The best part: any driver with a smartphone can pitch in with next to no effort.

“Many of the existing methods to monitor our civil infrastructure systems have technical issues and are not user-centered”

“Many of the existing methods to monitor our civil infrastructure systems have technical issues and are not user-centered,” said Amir Alavi, an assistant professor of civil and environmental engineering in the MU College of Engineering.

“People are looking for smart, cost-effective, scalable, and user-centered approaches. With current advances in technology, people can help monitor or detect problems using their own devices. Smartphone technology allows us to do that with civil infrastructure.”

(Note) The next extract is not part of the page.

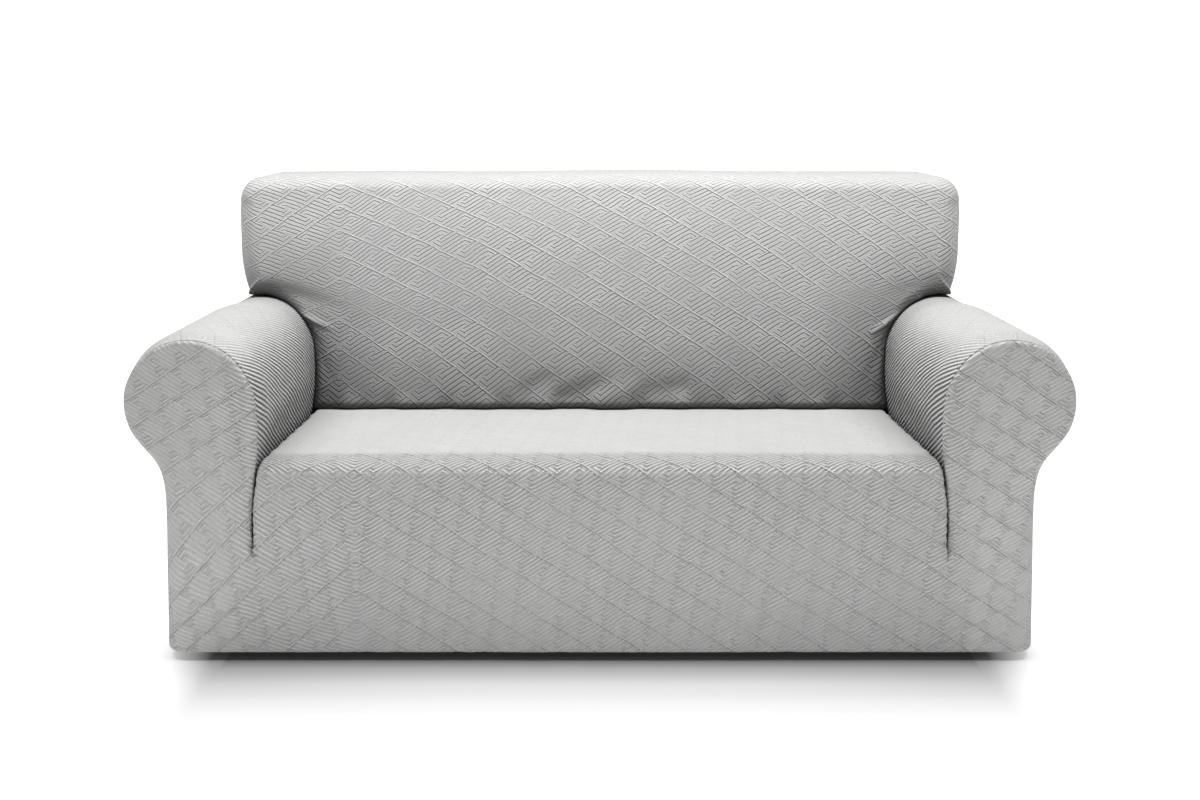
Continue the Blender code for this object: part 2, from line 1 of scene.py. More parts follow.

Using technology already integrated into most mobile phones—gyroscopes, accelerometers, and cameras—could allow those phones to automatically collect and wirelessly transmit infrastructure data to a central database. Thus, it would provide real-time tracking of the deterioration of the road’s surface. The scientists hope that the sheer volume of data collected in this manner would give civil engineers deeper insights about the overall state of bridges and roads that would have been otherwise impossible or cost-prohibitive to collect.

Current methods of assessing the condition of roads typically require closing them down, snarling traffic with detours, and generally making driving a more miserable experience for everybody. If the data collection happens automatically, workers can be dispatched to precise areas to address issues early. Engineers, on the other hand, can get a better sense of segments of road that are likely to require more frequent repairs.

The more drivers use the sensors, the more effective the monitoring would become. Squeezing added utility from an under-used asset—millions of drivers, all carrying smartphones—drops the implementation cost of such a system to almost negligible, even at scale. The implementation costs would be a drop in the bucket when compared to the costs of electronic monitoring systems or labor costs of manual monitoring.

“Assessing roads, bridges, and airfields with affordable sensors, such as those found in smartphones, really works” 

“Assessing roads, bridges, and airfields with affordable sensors, such as those found in smartphones, really works,” said Bill Buttlar, the Glen Barton Chair of Flexible Pavement Technology, who partnered with Alavi on the development.

“With a smartphone, we can stitch together many inexpensive measurements to accurately assess things like the roughness or deterioration of a road surface. In a recent project sponsored by the Missouri Department of Transportation, we also showed that it can accurately assess the condition of airport runways and taxiways.”

Crowdsourcing can be a powerful source if properly harnessed. Every day, millions of phones in the pockets of millions of drivers traverse the nation’s bridges and roadways. For a cost of nearly nothing, we can turn each of those phones into mobile infrastructure monitors. This would allow work crews to operate more efficiently and give engineers clues about recurring problem areas that might need rethinking. In fact, it might even lead to fewer headache-inducing traffic jams.